WORK TO BE COMPLETED:
Nothing but the lines from the line that contains "bm.faces.new(rings[0])" through the line that contains "cad_parts[node].hide_render = cad_parts[node].hide_viewport" should appear in the output, each reproduced exactly.

PROVIDED INFORMATION:

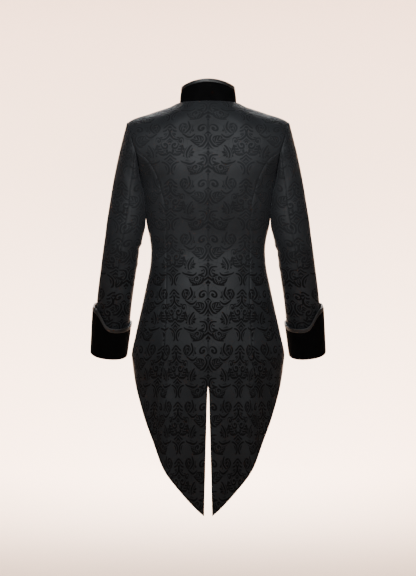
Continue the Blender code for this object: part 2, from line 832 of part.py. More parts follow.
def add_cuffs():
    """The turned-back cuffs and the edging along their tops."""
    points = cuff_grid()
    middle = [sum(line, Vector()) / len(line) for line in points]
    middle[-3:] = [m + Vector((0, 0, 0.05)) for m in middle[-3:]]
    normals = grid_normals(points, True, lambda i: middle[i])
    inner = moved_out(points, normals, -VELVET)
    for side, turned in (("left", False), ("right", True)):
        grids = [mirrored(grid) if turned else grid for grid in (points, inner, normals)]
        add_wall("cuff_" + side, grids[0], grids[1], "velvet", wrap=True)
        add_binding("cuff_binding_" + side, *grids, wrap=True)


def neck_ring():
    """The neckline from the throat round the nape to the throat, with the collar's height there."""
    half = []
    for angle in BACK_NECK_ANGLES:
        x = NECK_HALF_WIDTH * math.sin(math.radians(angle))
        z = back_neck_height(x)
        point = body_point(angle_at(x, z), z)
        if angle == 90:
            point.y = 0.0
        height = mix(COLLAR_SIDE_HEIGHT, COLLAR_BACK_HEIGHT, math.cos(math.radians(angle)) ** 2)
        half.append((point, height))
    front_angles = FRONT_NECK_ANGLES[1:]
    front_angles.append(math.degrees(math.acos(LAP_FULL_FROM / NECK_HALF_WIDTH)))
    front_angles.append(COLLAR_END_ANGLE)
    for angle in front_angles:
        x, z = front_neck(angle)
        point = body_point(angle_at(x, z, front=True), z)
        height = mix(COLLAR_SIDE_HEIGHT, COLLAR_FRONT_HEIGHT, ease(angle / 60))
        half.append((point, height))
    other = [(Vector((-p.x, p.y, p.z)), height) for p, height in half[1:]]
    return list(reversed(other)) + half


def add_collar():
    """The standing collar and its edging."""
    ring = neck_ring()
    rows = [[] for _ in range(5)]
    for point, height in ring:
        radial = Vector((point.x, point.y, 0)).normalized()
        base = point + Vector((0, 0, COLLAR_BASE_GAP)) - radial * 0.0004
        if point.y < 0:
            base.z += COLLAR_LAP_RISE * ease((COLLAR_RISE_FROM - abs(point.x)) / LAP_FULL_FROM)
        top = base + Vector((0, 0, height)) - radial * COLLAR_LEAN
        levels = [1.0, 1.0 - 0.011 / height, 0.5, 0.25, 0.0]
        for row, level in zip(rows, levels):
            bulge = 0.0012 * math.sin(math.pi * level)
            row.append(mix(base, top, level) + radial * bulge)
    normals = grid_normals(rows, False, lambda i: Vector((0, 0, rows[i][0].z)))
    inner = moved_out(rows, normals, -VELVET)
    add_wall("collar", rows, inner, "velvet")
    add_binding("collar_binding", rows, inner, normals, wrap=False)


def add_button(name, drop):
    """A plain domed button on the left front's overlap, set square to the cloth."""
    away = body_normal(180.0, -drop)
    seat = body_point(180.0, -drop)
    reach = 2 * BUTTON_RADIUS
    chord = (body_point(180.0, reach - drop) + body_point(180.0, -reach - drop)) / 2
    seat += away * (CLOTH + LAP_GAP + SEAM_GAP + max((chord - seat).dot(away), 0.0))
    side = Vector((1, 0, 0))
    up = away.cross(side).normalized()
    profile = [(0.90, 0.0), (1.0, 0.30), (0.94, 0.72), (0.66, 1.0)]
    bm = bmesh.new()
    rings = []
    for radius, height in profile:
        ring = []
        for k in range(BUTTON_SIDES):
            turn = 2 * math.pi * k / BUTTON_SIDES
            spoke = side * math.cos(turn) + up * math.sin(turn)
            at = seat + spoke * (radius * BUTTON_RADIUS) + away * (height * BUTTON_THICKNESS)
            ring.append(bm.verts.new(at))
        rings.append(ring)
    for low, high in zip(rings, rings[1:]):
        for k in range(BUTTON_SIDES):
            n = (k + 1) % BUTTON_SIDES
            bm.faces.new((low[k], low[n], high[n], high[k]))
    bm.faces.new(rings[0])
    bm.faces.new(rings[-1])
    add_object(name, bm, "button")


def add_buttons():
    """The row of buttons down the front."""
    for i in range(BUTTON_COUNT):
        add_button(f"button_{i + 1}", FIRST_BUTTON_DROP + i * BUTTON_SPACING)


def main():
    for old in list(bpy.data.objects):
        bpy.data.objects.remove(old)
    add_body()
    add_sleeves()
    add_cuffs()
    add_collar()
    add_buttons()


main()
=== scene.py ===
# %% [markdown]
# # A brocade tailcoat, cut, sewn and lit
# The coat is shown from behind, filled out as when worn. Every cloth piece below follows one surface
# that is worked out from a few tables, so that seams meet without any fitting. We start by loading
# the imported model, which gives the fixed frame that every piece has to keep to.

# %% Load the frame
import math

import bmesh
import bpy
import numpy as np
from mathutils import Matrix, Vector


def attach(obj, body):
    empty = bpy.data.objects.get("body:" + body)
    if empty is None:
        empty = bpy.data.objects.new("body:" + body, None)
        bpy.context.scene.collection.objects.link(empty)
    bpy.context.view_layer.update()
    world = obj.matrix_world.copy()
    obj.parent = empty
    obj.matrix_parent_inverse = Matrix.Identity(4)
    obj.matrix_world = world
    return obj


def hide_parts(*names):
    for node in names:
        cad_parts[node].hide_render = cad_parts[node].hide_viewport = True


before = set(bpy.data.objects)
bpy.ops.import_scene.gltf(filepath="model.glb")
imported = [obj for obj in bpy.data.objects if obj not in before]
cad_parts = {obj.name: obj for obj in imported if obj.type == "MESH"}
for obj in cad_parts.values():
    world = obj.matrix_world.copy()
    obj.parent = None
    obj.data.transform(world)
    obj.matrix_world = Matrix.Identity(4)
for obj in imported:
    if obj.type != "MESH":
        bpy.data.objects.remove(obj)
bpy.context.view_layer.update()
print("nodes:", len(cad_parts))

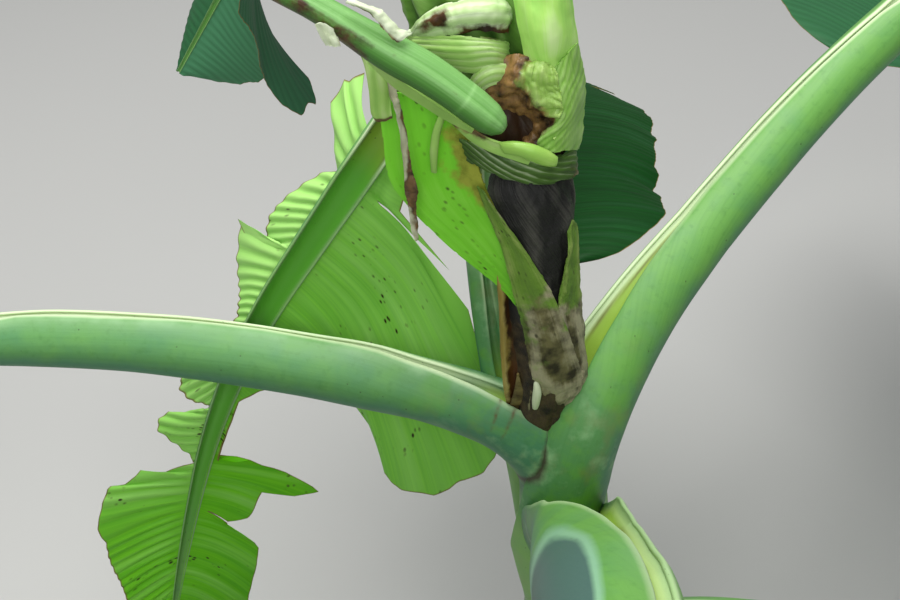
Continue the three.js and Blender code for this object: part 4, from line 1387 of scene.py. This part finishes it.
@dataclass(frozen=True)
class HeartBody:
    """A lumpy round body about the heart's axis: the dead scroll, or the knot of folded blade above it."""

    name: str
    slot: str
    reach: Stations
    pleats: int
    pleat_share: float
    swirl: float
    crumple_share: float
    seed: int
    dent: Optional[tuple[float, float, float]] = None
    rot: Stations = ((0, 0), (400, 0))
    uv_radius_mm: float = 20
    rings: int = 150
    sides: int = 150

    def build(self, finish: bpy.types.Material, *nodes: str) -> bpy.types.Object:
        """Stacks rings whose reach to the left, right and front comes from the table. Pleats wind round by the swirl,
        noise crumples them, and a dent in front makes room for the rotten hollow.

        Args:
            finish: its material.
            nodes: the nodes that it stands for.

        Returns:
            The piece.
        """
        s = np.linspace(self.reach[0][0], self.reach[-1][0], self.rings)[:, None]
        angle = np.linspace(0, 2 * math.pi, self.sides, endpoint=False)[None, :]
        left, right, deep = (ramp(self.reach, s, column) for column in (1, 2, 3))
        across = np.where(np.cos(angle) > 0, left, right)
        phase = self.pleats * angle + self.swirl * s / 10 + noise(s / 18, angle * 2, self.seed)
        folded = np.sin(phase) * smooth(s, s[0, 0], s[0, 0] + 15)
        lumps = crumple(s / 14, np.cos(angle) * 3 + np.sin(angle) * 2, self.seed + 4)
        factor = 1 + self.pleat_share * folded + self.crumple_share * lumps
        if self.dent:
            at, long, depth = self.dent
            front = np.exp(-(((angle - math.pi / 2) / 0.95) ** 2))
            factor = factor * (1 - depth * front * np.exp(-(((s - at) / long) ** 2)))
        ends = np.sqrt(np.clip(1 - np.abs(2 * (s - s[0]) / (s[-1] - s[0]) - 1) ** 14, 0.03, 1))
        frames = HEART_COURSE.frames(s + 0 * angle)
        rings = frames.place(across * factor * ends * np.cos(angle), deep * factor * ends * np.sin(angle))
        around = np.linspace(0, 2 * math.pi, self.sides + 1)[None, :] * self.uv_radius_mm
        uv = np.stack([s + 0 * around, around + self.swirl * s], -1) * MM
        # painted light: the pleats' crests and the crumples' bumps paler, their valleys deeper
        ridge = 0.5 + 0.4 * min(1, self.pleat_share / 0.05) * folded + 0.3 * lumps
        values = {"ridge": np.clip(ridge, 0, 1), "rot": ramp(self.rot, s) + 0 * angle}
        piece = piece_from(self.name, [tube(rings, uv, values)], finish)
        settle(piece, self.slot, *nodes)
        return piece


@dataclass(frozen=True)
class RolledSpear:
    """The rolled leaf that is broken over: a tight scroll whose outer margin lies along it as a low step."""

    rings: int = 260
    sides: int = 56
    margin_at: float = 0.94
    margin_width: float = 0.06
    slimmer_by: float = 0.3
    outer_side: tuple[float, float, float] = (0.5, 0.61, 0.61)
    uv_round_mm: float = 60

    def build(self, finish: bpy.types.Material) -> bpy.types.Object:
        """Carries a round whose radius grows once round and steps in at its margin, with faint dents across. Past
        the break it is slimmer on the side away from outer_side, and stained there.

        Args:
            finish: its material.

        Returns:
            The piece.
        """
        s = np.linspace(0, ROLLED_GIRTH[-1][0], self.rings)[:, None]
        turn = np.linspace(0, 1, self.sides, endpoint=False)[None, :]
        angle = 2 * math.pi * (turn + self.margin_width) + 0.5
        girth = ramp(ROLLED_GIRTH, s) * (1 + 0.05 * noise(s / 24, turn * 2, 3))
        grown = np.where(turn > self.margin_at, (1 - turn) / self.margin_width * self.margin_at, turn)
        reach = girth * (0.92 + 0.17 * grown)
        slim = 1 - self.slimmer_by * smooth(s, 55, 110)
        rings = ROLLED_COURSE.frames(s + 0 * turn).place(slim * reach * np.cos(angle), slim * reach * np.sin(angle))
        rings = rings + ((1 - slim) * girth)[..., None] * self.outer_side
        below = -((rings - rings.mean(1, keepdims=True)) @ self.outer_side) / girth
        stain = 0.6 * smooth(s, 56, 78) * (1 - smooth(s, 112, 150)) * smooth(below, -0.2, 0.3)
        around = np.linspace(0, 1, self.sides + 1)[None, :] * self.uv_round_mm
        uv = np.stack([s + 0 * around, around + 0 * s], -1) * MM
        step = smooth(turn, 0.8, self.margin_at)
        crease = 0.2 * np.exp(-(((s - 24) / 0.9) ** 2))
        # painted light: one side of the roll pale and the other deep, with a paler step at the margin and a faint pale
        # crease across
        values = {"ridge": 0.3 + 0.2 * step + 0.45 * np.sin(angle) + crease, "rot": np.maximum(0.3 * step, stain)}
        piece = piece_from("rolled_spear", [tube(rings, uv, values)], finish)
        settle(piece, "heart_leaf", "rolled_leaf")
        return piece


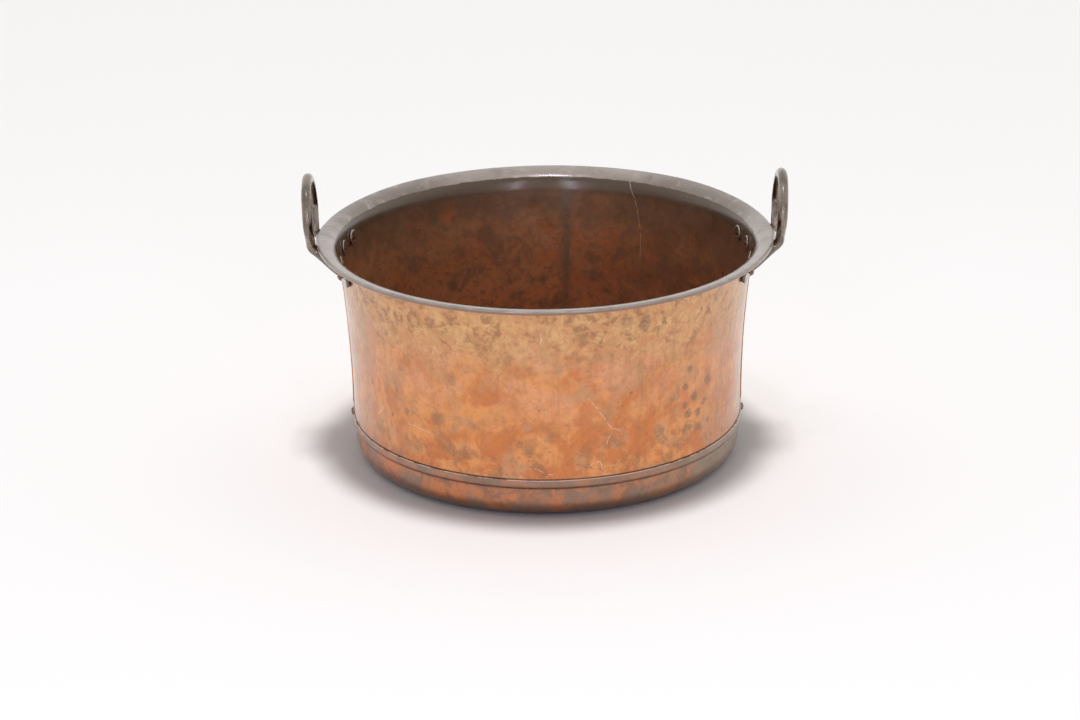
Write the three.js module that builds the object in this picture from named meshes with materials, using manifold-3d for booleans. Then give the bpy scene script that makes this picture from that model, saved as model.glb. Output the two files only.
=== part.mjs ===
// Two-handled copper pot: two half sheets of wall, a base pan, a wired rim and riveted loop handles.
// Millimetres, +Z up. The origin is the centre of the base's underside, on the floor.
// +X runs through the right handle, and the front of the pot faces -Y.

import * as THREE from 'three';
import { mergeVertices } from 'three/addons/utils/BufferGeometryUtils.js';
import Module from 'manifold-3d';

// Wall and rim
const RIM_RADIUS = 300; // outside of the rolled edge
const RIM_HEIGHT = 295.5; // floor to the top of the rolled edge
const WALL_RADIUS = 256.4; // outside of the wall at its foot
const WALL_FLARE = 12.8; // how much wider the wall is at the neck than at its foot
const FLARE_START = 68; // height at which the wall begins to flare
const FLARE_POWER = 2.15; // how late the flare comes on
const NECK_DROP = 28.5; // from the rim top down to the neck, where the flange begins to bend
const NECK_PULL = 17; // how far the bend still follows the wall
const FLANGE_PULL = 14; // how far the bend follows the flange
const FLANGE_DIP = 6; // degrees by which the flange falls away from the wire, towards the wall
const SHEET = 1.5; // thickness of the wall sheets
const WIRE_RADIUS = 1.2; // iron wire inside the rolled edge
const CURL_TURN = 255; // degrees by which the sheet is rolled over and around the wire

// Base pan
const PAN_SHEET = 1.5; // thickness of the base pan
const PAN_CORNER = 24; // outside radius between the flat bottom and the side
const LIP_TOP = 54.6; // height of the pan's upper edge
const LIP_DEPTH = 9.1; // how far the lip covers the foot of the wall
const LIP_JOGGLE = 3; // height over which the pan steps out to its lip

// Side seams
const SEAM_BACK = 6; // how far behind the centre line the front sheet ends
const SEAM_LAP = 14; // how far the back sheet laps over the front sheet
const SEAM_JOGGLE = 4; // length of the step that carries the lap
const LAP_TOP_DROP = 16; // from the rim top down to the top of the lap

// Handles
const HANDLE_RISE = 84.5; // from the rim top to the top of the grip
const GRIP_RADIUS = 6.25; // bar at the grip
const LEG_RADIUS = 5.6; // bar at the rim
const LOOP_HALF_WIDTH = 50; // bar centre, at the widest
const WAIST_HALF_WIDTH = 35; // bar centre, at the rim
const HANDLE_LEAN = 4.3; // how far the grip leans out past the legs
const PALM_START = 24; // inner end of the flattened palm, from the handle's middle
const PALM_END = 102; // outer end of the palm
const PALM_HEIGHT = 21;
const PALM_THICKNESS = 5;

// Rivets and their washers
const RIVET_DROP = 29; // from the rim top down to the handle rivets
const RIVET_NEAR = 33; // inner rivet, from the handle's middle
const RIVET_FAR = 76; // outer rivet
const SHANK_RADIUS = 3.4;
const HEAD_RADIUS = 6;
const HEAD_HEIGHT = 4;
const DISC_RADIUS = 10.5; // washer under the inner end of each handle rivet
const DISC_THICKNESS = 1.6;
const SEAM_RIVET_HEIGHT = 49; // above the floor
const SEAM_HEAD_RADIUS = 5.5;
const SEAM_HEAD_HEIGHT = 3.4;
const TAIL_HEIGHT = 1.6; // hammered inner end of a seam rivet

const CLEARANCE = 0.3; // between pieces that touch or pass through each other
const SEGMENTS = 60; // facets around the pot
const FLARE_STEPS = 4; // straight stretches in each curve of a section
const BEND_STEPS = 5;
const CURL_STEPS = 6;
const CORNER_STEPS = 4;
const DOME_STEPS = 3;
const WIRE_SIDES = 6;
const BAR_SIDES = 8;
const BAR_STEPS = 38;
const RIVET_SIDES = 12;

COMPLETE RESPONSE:
    bm.faces.new(rings[0])
    bm.faces.new(rings[-1])
    add_object(name, bm, "button")


def add_buttons():
    """The row of buttons down the front."""
    for i in range(BUTTON_COUNT):
        add_button(f"button_{i + 1}", FIRST_BUTTON_DROP + i * BUTTON_SPACING)


def main():
    for old in list(bpy.data.objects):
        bpy.data.objects.remove(old)
    add_body()
    add_sleeves()
    add_cuffs()
    add_collar()
    add_buttons()


main()
=== scene.py ===
# %% [markdown]
# # A brocade tailcoat, cut, sewn and lit
# The coat is shown from behind, filled out as when worn. Every cloth piece below follows one surface
# that is worked out from a few tables, so that seams meet without any fitting. We start by loading
# the imported model, which gives the fixed frame that every piece has to keep to.

# %% Load the frame
import math

import bmesh
import bpy
import numpy as np
from mathutils import Matrix, Vector


def attach(obj, body):
    empty = bpy.data.objects.get("body:" + body)
    if empty is None:
        empty = bpy.data.objects.new("body:" + body, None)
        bpy.context.scene.collection.objects.link(empty)
    bpy.context.view_layer.update()
    world = obj.matrix_world.copy()
    obj.parent = empty
    obj.matrix_parent_inverse = Matrix.Identity(4)
    obj.matrix_world = world
    return obj


def hide_parts(*names):
    for node in names:
        cad_parts[node].hide_render = cad_parts[node].hide_viewport = True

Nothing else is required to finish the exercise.